Steps Involved in Exploratory Data Analysis:
1. Data Collection & Understanding
EDA begins by gathering the relevant datasets from databases, APIs, or files. The analyst must then understand the context and origin of the data—what each variable represents, the data generation process, and the business or research objectives. This step involves reviewing available documentation, identifying the target variable for prediction, and noting potential data quality issues. A clear understanding at this stage guides the entire analytical process, ensuring the EDA is focused, relevant, and aligned with the end goal, whether it’s building a model or uncovering insights.

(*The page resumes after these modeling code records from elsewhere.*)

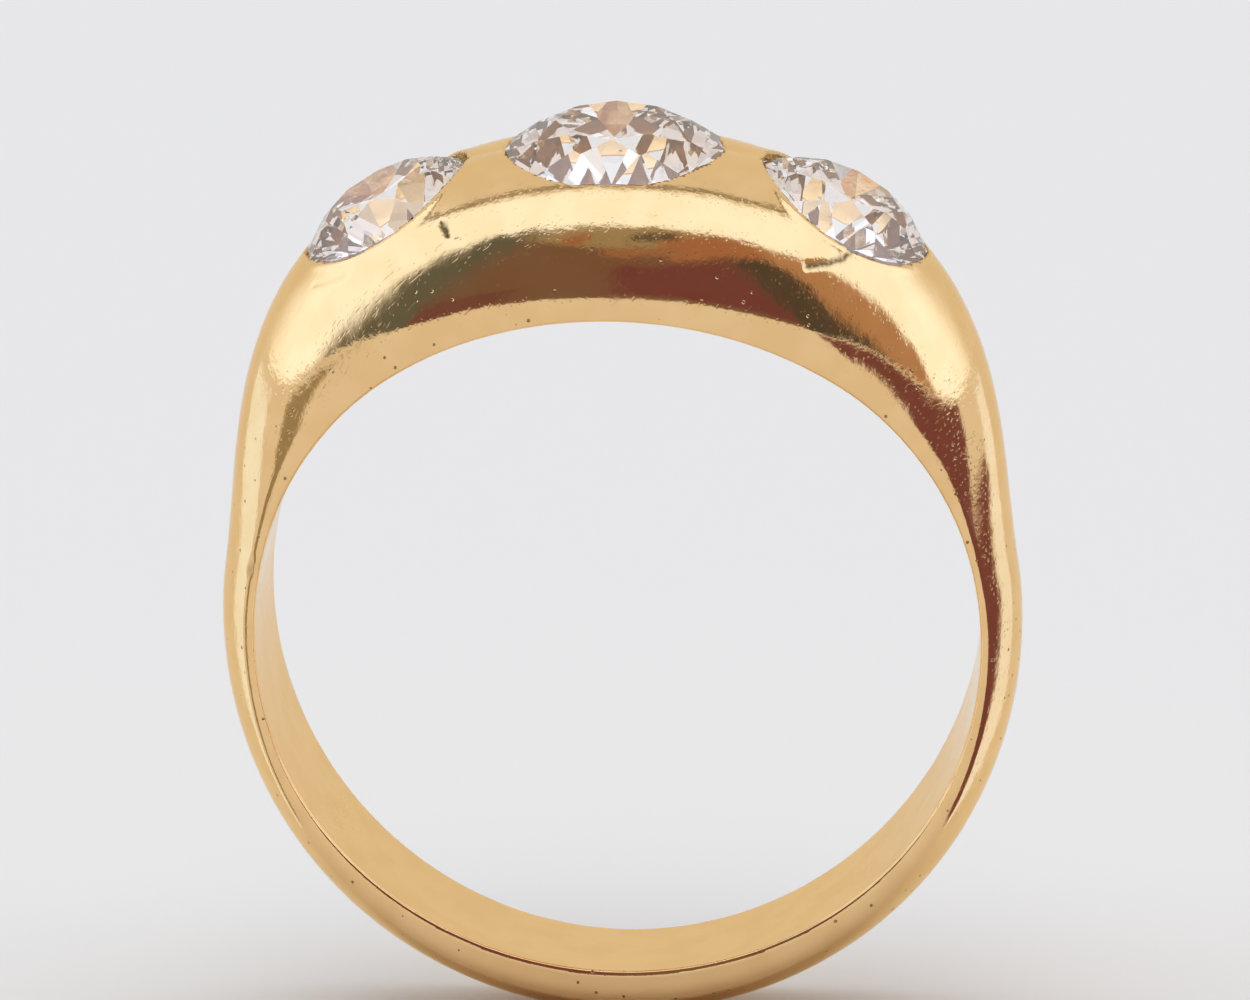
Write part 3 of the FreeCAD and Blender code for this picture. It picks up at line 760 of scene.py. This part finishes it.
def make_world():
    """A light tent: pale back, a cool panel overhead, two bright sides and a dark room behind the camera.

    Azimuth is 0 towards the camera's side (-Y), positive towards +X; ahead is how far a direction leans
    to that side for each unit that it rises, so that lines of equal ahead are straight on the ceiling.
    """
    world = bpy.data.worlds.new("studio")
    bpy.context.scene.world = world
    world.use_nodes = True
    maths = Maths(world.node_tree)
    nodes, links = maths.nodes, maths.links
    nodes.clear()
    place = nodes.new("ShaderNodeTexCoord")
    split = nodes.new("ShaderNodeSeparateXYZ")
    links.new(place.outputs["Generated"], split.inputs[0])
    forward = maths.do("MULTIPLY", split.outputs["Y"], -1.0)
    elevation = maths.do("DEGREES", maths.do("ARCSINE", split.outputs["Z"]))
    azimuth = maths.do("DEGREES", maths.do("ARCTAN2", split.outputs["X"], forward))
    ahead = maths.do("DIVIDE", forward, maths.do("MAXIMUM", split.outputs["Z"], 0.01))

    colour = PALE_BACK
    sides = maths.step(maths.do("ABSOLUTE", azimuth), *SIDES_ROUND)
    colour = maths.mix(maths.times(sides, maths.step(elevation, *SIDES_TOP)), colour, BRIGHT_SIDES)
    overhead = maths.times(maths.step(ahead, *OVERHEAD_START), maths.step(elevation, *OVERHEAD_FOOT))
    colour = maths.mix(overhead, colour, OVERHEAD)
    gap = maths.times(maths.step(ahead, *GAP_START), maths.step(ahead, *GAP_STOP),
                      maths.step(elevation, *GAP_FOOT))
    colour = maths.mix(gap, colour, CEILING_GAP)
    camera_side = maths.step(ahead, *ROOM_START)
    room = maths.times(maths.step(maths.do("ABSOLUTE", azimuth), *ROOM_ROUND), camera_side)
    colour = maths.mix(room, colour, ROOM)
    for side, half, low, high, soft, paint in ROOM_PATCHES:
        away = maths.do("ABSOLUTE", maths.do("SUBTRACT", azimuth, side))
        patch = maths.times(maths.step(away, half + soft, half - soft),
                            maths.step(elevation, low - soft, low + soft),
                            maths.step(elevation, high + soft, high - soft), camera_side)
        colour = maths.mix(patch, colour, paint)

    seen = nodes.new("ShaderNodeLightPath")
    colour = maths.mix(maths.times(seen.outputs["Is Transmission Ray"], STONE_SHARE), colour, STONE_LIGHT)
    colour = maths.mix(seen.outputs["Is Camera Ray"], colour, PLAIN_BACKDROP)
    background = nodes.new("ShaderNodeBackground")
    links.new(colour, background.inputs["Color"])
    output = nodes.new("ShaderNodeOutputWorld")
    links.new(background.outputs[0], output.inputs["Surface"])


def make_camera():
    """The view: the camera stands well back, a little above and to the right of the ring's face."""
    elevation, azimuth, roll = (math.radians(v) for v in (CAMERA_ELEVATION, CAMERA_AZIMUTH, CAMERA_ROLL))
    towards = Vector((math.sin(azimuth) * math.cos(elevation),
                      -math.cos(azimuth) * math.cos(elevation), math.sin(elevation)))
    place = CAMERA_DISTANCE * BORE * MM * towards
    target = Vector(CAMERA_TARGET) * BORE * MM
    ahead = (target - place).normalized()
    right = ahead.cross(Vector((0.0, 0.0, 1.0))).normalized()
    up = right.cross(ahead)
    turned_right = math.cos(roll) * right + math.sin(roll) * up
    turned_up = math.cos(roll) * up - math.sin(roll) * right
    data = bpy.data.cameras.new("camera")
    data.lens, data.sensor_width = CAMERA_LENS, CAMERA_SENSOR
    data.clip_start, data.clip_end = 0.01, 10.0
    camera = bpy.data.objects.new("camera", data)
    camera.matrix_world = Matrix((
        (turned_right.x, turned_up.x, -ahead.x, place.x),
        (turned_right.y, turned_up.y, -ahead.y, place.y),
        (turned_right.z, turned_up.z, -ahead.z, place.z),
        (0.0, 0.0, 0.0, 1.0)))
    bpy.context.scene.collection.objects.link(camera)
    bpy.context.scene.camera = camera


bpy.context.scene.view_settings.view_transform = "Standard"
make_band(gold_material())
diamond = diamond_material()
for seed, name in enumerate(STONES):
    make_stone(name, seed, diamond)
make_floor()
make_floor_light()
for card in CARDS:
    make_floor_card(*card)
make_edge_card()
make_world()
make_camera()
settings = bpy.context.scene.cycles
settings.max_bounces, settings.glossy_bounces, settings.transmission_bounces = 24, 16, 24
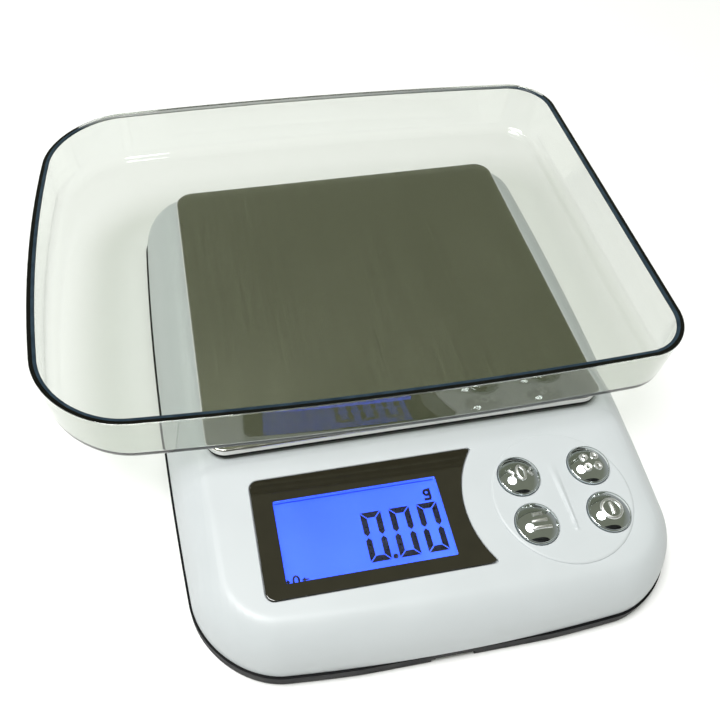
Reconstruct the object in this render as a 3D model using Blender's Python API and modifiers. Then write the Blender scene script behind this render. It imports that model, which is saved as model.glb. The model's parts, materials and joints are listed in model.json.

2. Initial Data Inspection
This step involves loading the data and performing a high-level inspection to get a preliminary sense of its structure and content. Key actions include checking the data dimensions (number of rows and columns), viewing the first few rows, examining data types of each column (e.g., integer, float, object), and using methods like .info() and .describe() in Python to see a statistical summary. This quick overview reveals the scale of the dataset, potential issues with data types, and the presence of obvious outliers or default values, setting the stage for deeper cleaning.
3. Handling Missing Values
A critical cleaning step where the analyst identifies, analyzes, and addresses missing data (NaN values). Techniques involve calculating the percentage of missing values per column and visualizing them with heatmaps. Based on the extent and pattern of missingness, the analyst decides on a strategy: deletion (dropping rows/columns if missingness is high), imputation (filling with mean, median, mode, or using predictive models), or flagging (creating a binary indicator for missingness). The choice impacts downstream analysis and model performance, making it a crucial step to ensure dataset completeness and reliability.
4. Univariate Analysis
This involves analyzing each variable independently using summary statistics and visualizations. For numerical variables, analysts examine distributions using histograms, box plots, and metrics like mean, median, and skewness. For categorical variables, they use frequency tables and bar charts to see counts and proportions. The goal is to understand the central tendency, spread, and shape of each feature, identify outliers, and check for assumptions (e.g., normality). This foundational step reveals initial patterns, errors, and the inherent characteristics of every column before exploring relationships between them.
5. Bivariate & Multivariate Analysis
Here, the focus shifts to exploring relationships between variables. Bivariate analysis examines pairs of variables using scatter plots (numeric-numeric), box plots (categorical-numeric), or cross-tabulations (categorical-categorical). Key metrics like correlation coefficients are calculated. Multivariate analysis expands this to three or more variables, often using color-coded scatter plots or small multiples. The goal is to identify interactions, correlations, potential causal links, and how the target variable relates to predictors. This step uncovers the data’s story, highlights important features, and can reveal hidden patterns or confounding factors.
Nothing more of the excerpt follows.